The company also is modernizing its electric power grid by installing flexible infrastructure, adding new technology to make power outages increasingly rare and deploying battery storage systems that will play a big part in the nation's energy future, Good said.

In addition, Duke Energy is strongly committed to lower-carbon power generation, she said. The company has invested more than $4 billion in wind and solar facilities in 12 states since 2007.

Both renewable energy and natural gas will play key roles as the company generates cleaner electricity for its customers in the years ahead, Good said.

Duke Energy was instrumental in helping North Carolina achieve the No. 2 national ranking among all states in new solar installations in 2015, and the No. 3 national ranking in total solar capacity.

The company plans to invest an additional $3 billion in renewable energy capacity over the next five years. In addition to more renewable projects in North Carolina, the company is seeking to add renewable generation in South Carolina, Florida and Indiana.

Duke Energy also is investing heavily in natural gas, Good said, citing its ownership stakes in two new natural gas pipelines, proposed acquisition of Piedmont Natural Gas and construction of gas-fired power plants in North Carolina, South Carolina and Florida to replace coal-fired plants.

Duke Energy is focused on a balanced, increasingly clean energy mix, she said. That means continuing to retire coal-fired units and making greater use of renewable energy and natural gas, which complement the company's carbon-free nuclear power plants.

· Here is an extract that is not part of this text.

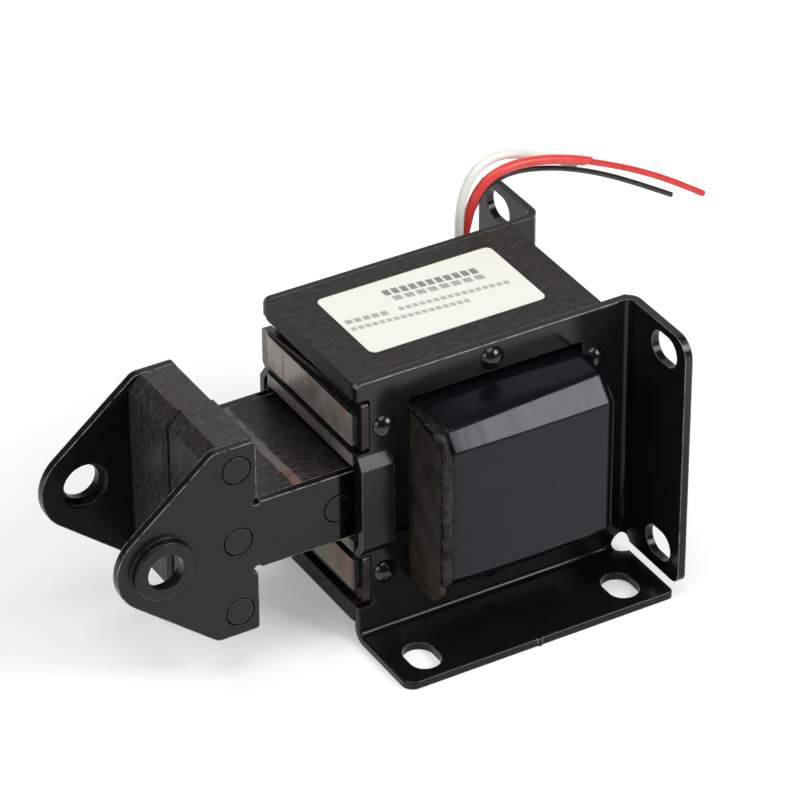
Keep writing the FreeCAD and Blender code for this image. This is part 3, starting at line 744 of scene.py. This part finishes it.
def coil_outline(inset, shoulder):
    """Outline of the coil across the stroke, as (y, height off the axis) in millimetres. It
    leaves the side plates at the root and slopes by the shoulder down to its flat face."""
    root_y, root, face_y, face_half = 18.0, 21.4, 33.5, 15.8
    shoulder_y, shoulder_z = shoulder
    quarter = [(root_y, root - inset), (shoulder_y - inset * 0.6, shoulder_z - inset),
               (face_y - inset, face_half - inset * 0.6)]
    outline = [Vector(p) for p in quarter]
    outline += [Vector((y, -z)) for y, z in reversed(quarter)]
    outline += [Vector((-y, -z)) for y, z in quarter]
    outline += [Vector((-y, z)) for y, z in reversed(quarter)]
    return outline


def add_coil_wrap():
    """The tape skin of the coil: nearly flat faces, crisp corners, drawn in at both ends. The
    shoulder widens towards the rear, as the film was wound on."""
    low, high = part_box("coil_outer_wrap")
    length = (high.x - low.x) / MM
    corner, steps, step = 1.1, 6, 0.8
    at_shoulder = (30.0, 2.0)
    front = rounded(coil_outline(0.0, SHOULDER_FRONT), corner, steps, at_shoulder)
    rear = rounded(coil_outline(0.0, SHOULDER_REAR), corner, steps, at_shoulder)
    rear = even(rear, step, front)
    front = even(front, step)
    rear_round, crown, front_lip, depth = 1.3, 0.45, 0.22, 3.0
    spans, round_spans = 36, 7
    stops = [length * i / spans for i in range(spans)]
    stops = [stop for stop in stops if stop < length - rear_round - 0.4]
    for k in range(round_spans + 1):
        stops.append(length - rear_round * (1 - math.sin(math.pi / 2 * k / round_spans)))
    bm = bmesh.new()
    grid = []
    for stop in stops:
        x = low.x + stop * MM
        # rounded at the rear, fullest halfway, with a small lip at the front
        sunk = max(0.0, rear_round - (length - stop))
        drawn = rear_round - math.sqrt(rear_round ** 2 - sunk ** 2)
        drawn += crown * (2 * stop / length - 1) ** 2 - crown * 0.4
        drawn += front_lip * math.exp(-stop / 4.0)
        row = []
        for a, b in zip(front, rear):
            p = a.lerp(b, stop / length)
            ripple = noise.noise(Vector((stop * 0.10, p.x * 0.12, p.y * 0.12))) * 0.12
            fine = noise.noise(Vector((stop * 0.5, p.x * 0.35, p.y * 0.35 + 7.0))) * 0.02
            q = p + p.normalized() * (ripple + fine - 0.08 - drawn)
            row.append(bm.verts.new((x, q.x * MM, axis_z + q.y * MM)))
        grid.append(row)
    tube(bm, grid)
    # the ends turn inward to the winding
    for row in (grid[0], grid[-1]):
        inner = []
        for v, p in zip(row, rear):
            q = p - p.normalized() * depth
            inner.append(bm.verts.new((v.co.x, q.x * MM, axis_z + q.y * MM)))
        tube(bm, (row, inner), smooth=False)
    add_piece("coil_wrap_skin", finished(bm, "wrap"), "frame", "coil_wrap",
              [tape_film("film_black")], "coil_outer_wrap")


def add_edge_tape():
    """Uneven varnished tape over the front rim of the coil, lapping onto board and wrap."""
    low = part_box("coil_edge_tape")[0]
    corner, steps, step, around = 1.6, 6, 0.45, 10
    bm = bmesh.new()
    rows = []
    for p in even(rounded(coil_outline(0.2, SHOULDER_FRONT), corner, steps), step):
        away = p.normalized()
        place = Vector((p.x * 0.22, p.y * 0.22, 3.0))
        wide = 1.35 + 0.35 * noise.noise(place) + 0.45 * noise.noise(place * 4.0)
        thick = 0.42 + 0.26 * noise.noise(place * 2.3 + Vector((5, 0, 0)))
        drift = 0.25 * noise.noise(place * 1.7 + Vector((0, 9, 0)))
        row = []
        for k in range(around):
            turn = 2 * math.pi * k / around
            lump = 0.22 * noise.noise(Vector((p.x * 0.9, p.y * 0.9, k * 1.3)))
            x = low.x + (-0.1 + drift + wide * math.cos(turn)) * MM
            q = p + away * ((thick + lump) * math.sin(turn) - 0.15)
            row.append(bm.verts.new((x, q.x * MM, axis_z + q.y * MM)))
        rows.append(row)
    tube(bm, rows + rows[:1])
    add_piece("edge_tape_turn", finished(bm, "edge_tape"), "frame", "cloth_tape",
              [cloth_tape("tape_varnished")], "coil_edge_tape")


# ---- leads --------------------------------------------------------------------------------
# routes from the coil outward, in millimetres, as the CAD tubes run
WHITE = [(42.6, 23.6, 54.0), (42.6, 24.0, 61.0), (43.4, 24.7, 69.0), (47.1, 25.8, 75.2),
         (54.1, 27.0, 76.6), (62.3, 28.2, 73.6), (69.9, 29.0, 69.6), (75.2, 29.2, 66.8)]
RED = [(43.7, 26.2, 53.5), (44.9, 25.4, 60.4), (46.4, 25.0, 68.0), (50.1, 25.0, 72.6),
       (56.1, 25.0, 74.2), (63.7, 25.0, 73.4), (71.9, 25.0, 71.0), (80.9, 25.0, 67.1),
       (90.2, 25.0, 62.4), (98.7, 25.0, 57.2), (106.3, 25.0, 51.9)]
BLACK = [(43.9, 28.9, 53.0), (46.4, 27.9, 59.4), (48.7, 27.2, 66.0), (52.1, 27.2, 69.8),
         (57.7, 27.2, 71.0), (65.1, 27.2, 69.8), (73.1, 27.2, 67.2), (81.9, 27.2, 63.1),
         (91.0, 27.2, 57.8), (99.3, 27.2, 52.6)]


def add_lead(name, route, radius, material, node):
    """A lead as one smooth spline, returned with the points along its middle line."""
    curve = bpy.data.curves.new(name, "CURVE")
    curve.dimensions = "3D"
    curve.resolution_u = 16
    spline = curve.splines.new("NURBS")
    spline.points.add(len(route) - 1)
    for point, place in zip(spline.points, route):
        point.co = (*(Vector(place) * MM), 1.0)
    spline.order_u = 3
    spline.use_endpoint_u = True
    lead = bpy.data.objects.new(name, curve)
    bpy.context.scene.collection.objects.link(lead)
    bpy.context.view_layer.update()
    line = bpy.data.meshes.new_from_object(lead)
    path = [v.co.copy() for v in line.vertices]
    bpy.data.meshes.remove(line)
    curve.bevel_depth = radius
    curve.bevel_resolution = 6
    curve.use_fill_caps = True
    curve.materials.append(material)
    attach(lead, "frame")
    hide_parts(node)
    return lead, path


def frame_along(path, i):
    """Direction of the path at a point, with two directions across it (the second one is up)."""
    ahead = (path[min(i + 1, len(path) - 1)] - path[max(i - 1, 0)]).normalized()
    side = Vector((0, 1, 0))
    side = (side - ahead * side.dot(ahead)).normalized()
    return ahead, side, ahead.cross(side) * -1


def add_sleeve(path, reach, inner, outer, material):
    """Sleeving over the start of a lead, its end cut on the slant."""
    points = [path[0]]
    walked = 0.0
    for a, b in zip(path, path[1:]):
        walked += (b - a).length
        if walked > reach:
            break
        points.append(b)
    around = 20
    slant, slant_points = 1.3 * MM, 4
    bm = bmesh.new()
    shells = []
    for radius in (outer, inner):
        rows = []
        for i, p in enumerate(points):
            ahead, side, up = frame_along(path, i)
            last = max(0.0, 1.0 - (len(points) - 1 - i) / slant_points)
            row = []
            for k in range(around):
                turn = 2 * math.pi * k / around
                across = side * math.cos(turn) + up * math.sin(turn)
                place = p + across * radius + ahead * (slant * last * across.z)
                row.append(bm.verts.new(place))
            rows.append(row)
        shells.append(rows)
    for rows in shells:
        tube(bm, rows)
    for end in (0, -1):
        tube(bm, (shells[0][end], shells[1][end]), smooth=False)
    return add_piece("red_sleeving", finished(bm, "sleeve"), "frame", "red_insulation",
                     [material], "red_sleeve")


def add_strands(name, path, radius, material, slot):
    """The cut end of a lead: seven fine strands that just show in the insulation."""
    ahead, side, up = frame_along(path, len(path) - 1)
    end = path[-1]
    fine = radius * 0.19        # radius of a strand
    spread = fine * 2.05        # six of them lie round the middle one
    sides = 8
    places = [Vector((0, 0))]
    for k in range(6):
        turn = math.pi / 3 * k
        places.append(Vector((math.cos(turn), math.sin(turn))) * spread)
    bm = bmesh.new()
    for place in places:
        centre = end + side * place.x + up * place.y
        rings = []
        for along, width in ((-0.4 * MM, 1.0), (0.12 * MM, 1.0), (0.17 * MM, 0.7)):
            ring = []
            for k in range(sides):
                turn = 2 * math.pi * k / sides
                across = (side * math.cos(turn) + up * math.sin(turn)) * fine * width
                ring.append(bm.verts.new(centre + ahead * along + across))
            rings.append(ring)
        tube(bm, rings)
        bm.faces.new(rings[-1])
        bm.faces.new(list(reversed(rings[0])))
    return add_piece(name, finished(bm, name), "frame", slot, [material])


def add_leads():
    """Three stiff leads, the red one sleeved; each shows its cut strands at the end."""
    white = insulation("insulation_white", (0.78, 0.79, 0.72), (0.86, 0.86, 0.80), 0.35)
    red = insulation("insulation_red", (0.80, 0.035, 0.03), (0.62, 0.02, 0.02), 0.3)
    sleeve_red = insulation("sleeve_red", (0.74, 0.045, 0.038), (0.84, 0.07, 0.06), 0.32)
    black = insulation("insulation_black", (0.010, 0.010, 0.011), (0.020, 0.020, 0.022), 0.3)
    copper = bare_copper("strand_copper")

    lead, path = add_lead("white_lead", WHITE, 1.0 * MM, white, "lead_white")
    ends = add_strands("white_strands", path, 1.0 * MM, copper, "magnet_wire")
    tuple(path[0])

    lead, path = add_lead("red_lead", RED, 0.7 * MM, red, "lead_red")
    sleeve = add_sleeve(path, 0.0465, 0.8 * MM, 1.1 * MM, sleeve_red)
    ends = add_strands("red_strands", path, 0.7 * MM, copper, "magnet_wire")
    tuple(path[0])

    lead, path = add_lead("black_lead", BLACK, 0.6 * MM, black, "lead_black")
    ends = add_strands("black_strands", path, 0.6 * MM, copper, "magnet_wire")
    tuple(path[0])


# ---- build --------------------------------------------------------------------------------
add_camera()
add_studio()
add_floor()
add_leads()
add_core_sheets()
add_plunger_sheets()
add_coil_wrap()
add_edge_tape()

plate_paint = enamel("plate_enamel", (0.0058, 0.0060, 0.0066), (0.36, 0.34, 0.30), 0.9, 0.18, 0.24,
                     plate_rub, roll_wear_and_highlight=die_roll_wear_and_highlight)
cheek_paint = enamel("cheek_enamel", (0.0058, 0.0060, 0.0062), (0.42, 0.40, 0.36), 1.0, 0.25, 0.27,
                     cheek_rub, 0.45, 16.0, pole_x - 3.0 * MM)
rivet_paint = enamel("rivet_enamel", (0.0040, 0.0040, 0.0045), (0.12, 0.11, 0.10), 0.1, 0.15, 0.55)
flush_paint = enamel("flush_rivet_enamel", (0.0064, 0.0066, 0.0070), (0.16, 0.15, 0.14), 0.5, 0.28,
                     0.27, shadow_from=pole_x - 3.0 * MM)
board = pressboard("board_brown")
copper_ring = copper_under_varnish("ring_copper")
for side in ("near", "far"):
    dress("side_plate_" + side, plate_paint)
    dress("plunger_cheek_" + side, cheek_paint)
for end in ("front", "rear"):
    dress("former_flange_" + end, board)
for place in ("upper", "lower"):
    dress("shading_ring_" + place, copper_ring)
dress("frame_rivets", rivet_paint)
dress("plunger_head_rivets", flush_paint)
dress("plunger_stem_rivets", flush_paint)
dress("former_guide_tube", moulding("former_brown"))
dress("coil_winding", bare_copper("winding_copper"))
dress("rating_label", paper_label("label_blank"))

"More than 40 percent of the electricity we generated in the Carolinas in 2015 was from carbon-free sources," Good said.

Customer-driven energy efficiency initiatives also will continue to play a major role in Duke Energy's long-term strategy, Good said.

The company recently achieved an energy-saving milestone through its "My Home Energy Report" program, which provides customers with customized energy-usage reports.

Over the past six years, the program helped customers save 1 terawatt-hour of electricity – enough to meet the lighting needs of more than 1 million homes for a year, Good said.

Duke Energy also offers a variety of other energy-efficiency programs to help customers save money.

One example: the company has provided more than 70 million deeply discounted, energy-efficient lighting products to customers since 2009.

Also at the meeting, shareholders elected all 12 board of director nominees, with each receiving at least 95 percent of the votes cast.

Shareholders narrowly approved a non-binding shareholder proposal that seeks to eliminate a supermajority voting requirement in the company's certificate of incorporation, with 53 percent in favor.

Shareholders rejected a second non-binding shareholder proposal that sought additional disclosure about the company's lobbying expenses, with only 29 percent in favor.